"A Programmer's Introduction to Unicode"

Tue Mar 14 07:21:27 CDT 2017

Alastair Houghton <alastair at alastairs-place.net> wrote:
 |On 13 Mar 2017, at 21:10, Khaled Hosny <khaledhosny at eglug.org> wrote:
 |> On Mon, Mar 13, 2017 at 07:18:00PM +0000, Alastair Houghton wrote:
 |>> On 13 Mar 2017, at 17:55, J Decker <d3ck0r at gmail.com> wrote:
 |>>> 
 |>>> I liked the Go implementation of character type - a rune type - \
 |>>> which is a codepoint.  and strings that return runes from by index.
 |>>> https://blog.golang.org/strings
 |>> 
 |>> IMO, returning code points by index is a mistake.  It over-emphasises
 |>> the importance of the code point, which helps to continue the notion
 |>> in some developers’ minds that code points are somehow “characters”.
 |>> It also leads to people unnecessarily using UCS-4 as an internal
 |>> representation, which seems to have very few advantages in practice
 |>> over UTF-16.
 |> 
 |> But there are many text operations that require access to Unicode code
 |> points. Take for example text layout, as mapping characters to glyphs
 |> and back has to operate on code points. The idea that you never need to
 |> work with code points is too simplistic.
 |
 |I didn’t say you never needed to work with code points.  What I said \
 |is that there’s no advantage to UCS-4 as an encoding, and that there’s \

Well, you do have eleven bits for flags per codepoint, for example.

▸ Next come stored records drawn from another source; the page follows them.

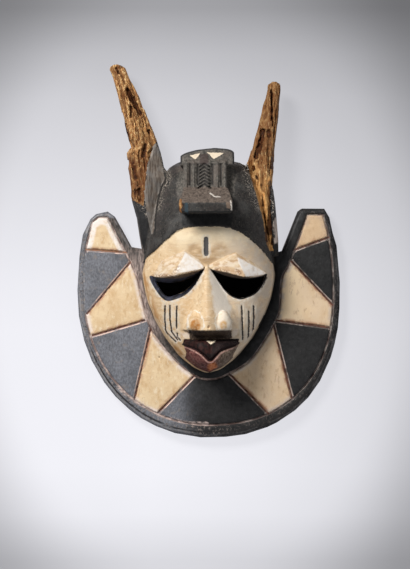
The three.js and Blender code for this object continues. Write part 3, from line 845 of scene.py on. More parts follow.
def carve_horn(stations, bare_outline, tunnels, side):
    low_x, high_x = sorted((side * 42, side * 134))
    part, x, y, z = region((low_x, -10, 0), (high_x, 252, 72))
    field = horn_distance(x, y, z, stations)
    plan_x, plan_y = x[:, :, 0], y[:, :, 0]
    inward, width = horn_place(plan_x, plan_y, stations)
    uneven = 3 * hills(inward, plan_y, 0, (6, 16, 1), 21 + side)
    into_bare = uneven - outline_distance(plan_x, plan_y, bare_outline)
    bare = smooth_step(-1.5, 1.5, into_bare)[:, :, None]
    inward = inward[:, :, None]
    channels = horn_channels(inward, y, z, side)
    fine = hills(inward, y, z, (1.9, 22, 3.5), 41 + side)
    thin = np.clip(width[:, :, None] / 30, 0.35, 1)
    field = field + bare * thin * (3.4 * channels + 0.8 * fine + 0.5)
    tunnel = tunnel_depth(plan_x, plan_y, tunnels)[:, :, None]
    floor_z = horn_front(inward, width[:, :, None], y, stations) - tunnel * (0.8 + 0.4 * fine)
    field = np.where(tunnel > 0.3, soft_cut(field, floor_z - z, 0.8), field)
    off_middle = np.abs(inward / width[:, :, None] - 0.5) * 2
    ragged = 1.8 * np.abs(hills(inward, 0, z, (3.5, 1, 5), 51 + side))
    torn = stations[-1][0] + 1 - ragged - 5 * off_middle ** 2.5
    field = soft_both(field, y - torn, 1)
    field = soft_both(field, FOOT_Y - y, 1)
    body[part] = soft_union(body[part], field, 2.5)


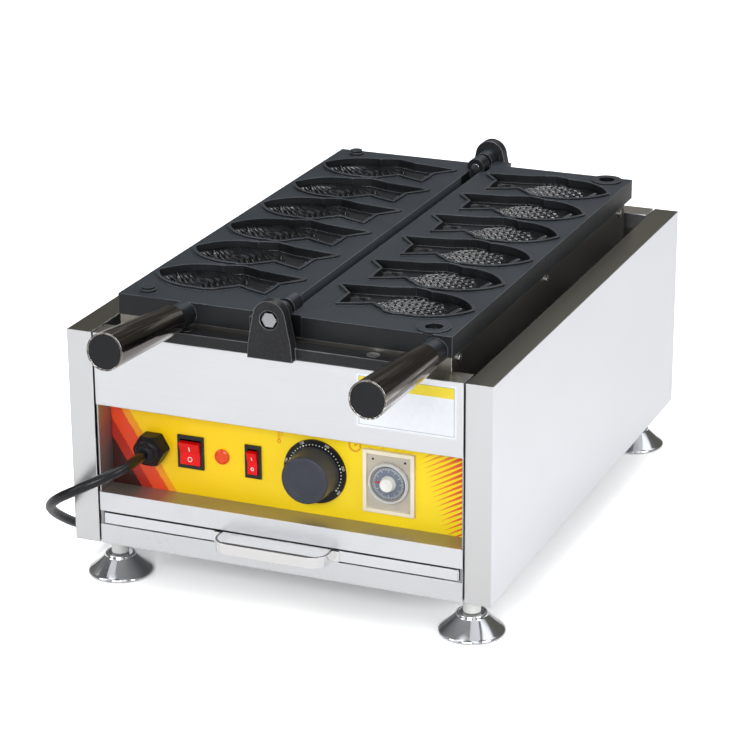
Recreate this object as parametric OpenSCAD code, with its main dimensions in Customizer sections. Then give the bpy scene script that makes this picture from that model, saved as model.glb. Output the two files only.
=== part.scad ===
// Countertop fish-waffle maker: two hinged cast plates over heater trays,
// in a folded steel casing with a recessed control panel and a crumb drawer.
// Millimetres, +Z up, front towards -Y, origin under the middle of the whole object.

/* [Casing] */
// Width of the casing, left to right
body_w = 400; // [380:5:440]
// Depth of the casing, front to back
body_d = 538; // [530:2:580]
// Height of the casing without its feet
body_h = 201; // [196:1:220]
// Thickness of the steel sheet
sheet = 1.2; // [0.8:0.1:1.8]
// Width of the flanges folded round the side covers
cover_flange = 24; // [18:1:28]
// Dark gap between a side cover and the front pieces
seam = 2; // [1:0.5:4]
// Depth of the flanges on top of the front and rear
top_flange = 24; // [20:1:26]
// Clearance between sheets that lie side by side
fold_gap = 0.3; // [0.1:0.1:0.5]
// Height of the strip below the drawer
rail_h = 18.5; // [14:0.5:24]
// Height of the slot for the drawer
slot_h = 13; // [11:0.5:18]
// Height of the strip above the drawer
strip_h = 18; // [12:1:22]
// Height of the front above the recess for the controls
front_h = 67.5; // [60:0.5:70]
// Depth of the recess that holds the controls
recess_d = 25; // [22:1:30]
// Number of vent slots across the rear cover
vent_count = 12; // [6:1:14]
// Length of a vent slot
vent_l = 50; // [30:5:70]
// Width of a vent slot
vent_w = 5; // [3:0.5:7]

/* [Feet] */
// Height of the casing above the surface
foot_h = 45; // [42:1:60]
// Diameter of a foot where it stands
foot_d = 60; // [50:1:64]
// Diameter of the ring on top of a foot
foot_ring_d = 28; // [26:1:36]
// Height of a foot's metal bell
bell_h = 20; // [18:1:36]
// Diameter of a nylon sleeve
sleeve_d = 16; // [14:1:22]
// Diameter of a foot's stud
stud_d = 10; // [8:1:11]
// Distance from the casing's side to the middle of a foot
foot_in_x = 27.5; // [26:0.5:36]
// How far all the feet stand to the left of the middle
foot_left = 4; // [0:0.5:8]
// Distance from the casing's front to the middle of a front foot
foot_in_front = 39; // [36:1:60]
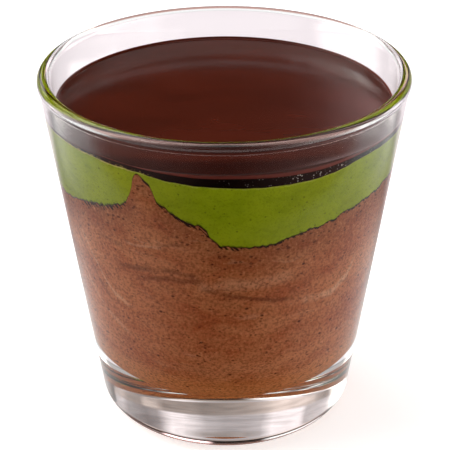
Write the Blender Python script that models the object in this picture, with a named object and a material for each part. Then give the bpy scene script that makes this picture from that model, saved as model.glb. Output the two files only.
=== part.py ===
"""A glass cup of layered chocolate and pistachio dessert.

Four solids: a thick-based clear tumbler, a chocolate mousse whose uneven top
rises to one peak beside the wall, a pistachio cream that fills it level, and a
thin dark chocolate glaze on top.  All of them are turned about the Z axis,
which is the axis of the cup.  The cup stands on Z = 0 and its front is at -Y.
"""

import math

import bmesh
import bpy
import numpy as np

MM = 0.001

# The tumbler: a straight tapered wall, a round beaded rim, and a thick base under a bowl.
HEIGHT = 76.7 * MM
FOOT_LINE_RADIUS = 26.88 * MM      # outer wall line, carried down to Z = 0
WALL_SLOPE = 0.149                 # gain in radius for each unit of height
WALL_THICKNESS = 2.45 * MM         # measured square to the wall
RIM_RADIUS = 1.34 * MM             # of the bead, flush inside and proud of the wall outside
FOOT_CORNER_RADIUS = 4.9 * MM
CAVITY_FLOOR = 9.5 * MM            # lowest point of the bowl at the cavity's bottom
CAVITY_CORNER_RADIUS = 22.0 * MM   # the bowl's, from near the axis out to the wall
GLASS_SEGMENTS = 72
CAVITY_CORNER_STEPS = 12
RIM_STEPS = 10
FOOT_CORNER_STEPS = 7
MERGE_DISTANCE = 0.01 * MM         # joins the ends of a turned section on the axis

# The layers inside it.
CLEARANCE = 0.3 * MM               # between any two solids
GLAZE_LEVEL = 69.8 * MM            # flat top of the chocolate glaze
GLAZE_MIDDLE_THICKNESS = 1.9 * MM
GLAZE_EDGE_ROUNDING = 0.25 * MM
MENISCUS_WIDTH = 1.8 * MM          # how far from the wall the glaze's top starts to curve
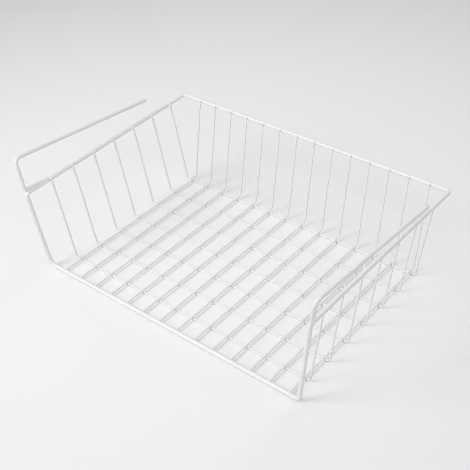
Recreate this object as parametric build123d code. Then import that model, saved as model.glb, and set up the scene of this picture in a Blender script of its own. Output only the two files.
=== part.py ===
from build123d import *
import os
from math import atan2, cos

# Under-shelf basket of welded, white-coated steel wire.
# One thick frame wire runs round the mouth and down round the open front.
# Thin wires make the floor, the back and the two sides, and two hook arms
# go over a shelf board. Millimetres: +Z up, +Y from the open front to the back.

# Wire stock, coating included
frame_wire_diameter = 5.2
arm_wire_diameter = 5.0
thin_wire_diameter = 2.3
weld_bite = 0.1                  # how far two crossing wires sink into each other

# Frame wire, on its centre line
rim_width = 393.4                # left rim to right rim
rim_height = 107.3               # front floor run up to the rim
rim_back = 263.2                 # front floor run to the back rim
front_flare = 8.9                # each front edge leans outwards this far, on average
front_run_shift = -4.4           # the floor run is set this far off the middle
left_front_lean = -7.9           # the rim's left front corner, ahead of the floor run
right_front_lean = 5.7           # the rim's right front corner, behind the floor run
rim_bend_radius = 4.5
left_foot_bend_radius = 10.0
right_foot_bend_radius = 4.5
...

 |no advantage to being able to index a string by code point.  As it \

With UTF-32 you can take the very codepoint and look up Unicode
classification tables.

 |happens, I’ve written the kind of code you cite as an example, including \
 |glyph mapping and OpenType processing, and the fact is that it’s no \
 |harder to do it with a UTF-16 string than it is with a UCS-4 string. \
 | Yes, certainly, surrogate pairs need to be decoded to map to glyphs; \
 |but that’s a *trivial* matter, particularly as the code point to glyph \
 |mapping is not 1:1 or even 1:N - it’s N:M, so you already need to cope \
 |with being able to map multiple code units in the string to multiple \
 |glyphs in the result.

If you have to iterate over a string to perform some high-level
processing then UTF-8 is a choice almost equally fine, for the
very same reasons you bring in.  And if the usage pattern
"hotness" pictures that this thread has shown up at the beginning
is correct, then the size overhead of UTF-8 that the UTF-16
proponents point out turns out to be a flop.

But i for one gave up on making a stand against UTF-16 or BOMs.
In fact i have turned to think UTF-16 is a pretty nice in-memory
representation, and it is a small step to get from it to the real
codepoint that you need to decide what something is, and what has
to be done with it.  I don't know whether i would really use it
for this purpose, though, i am pretty sure that my core Unicode
functions will (start to /) continue to use UTF-32, because the
codepoint to codepoint(s) is what is described, and onto which
anything else can be implemented.  I.e., you can store three
UTF-32 codepoints in a single uint64_t, and i would shoot myself
in the foot if i would make this accessible via an UTF-16 or UTF-8
converter, imho; instead, i (will) make it accessible directly as
UTF-32, and that serves equally well all other formats.  Of
course, if it is clear that you are UTF-16 all-through-the-way
then you can save the conversion, but (the) most (widespread)
Uni(x|ces) are UTF-8 based and it looks as if that would stay.
Yes, yes, you can nonetheless use UTF-16, but it will most likely
not safe you something on the database side due to storage
alignment requirements, and the necessity to be able to access
data somewhere.  You can have a single index-lookup array and
a dynamically sized database storage which uses two-byte
alignment, of course, then i can imagine UTF-16 is for the better.
I never looked how ICU does it, but i have been impressed by sheer
data facts ^.^

--steffen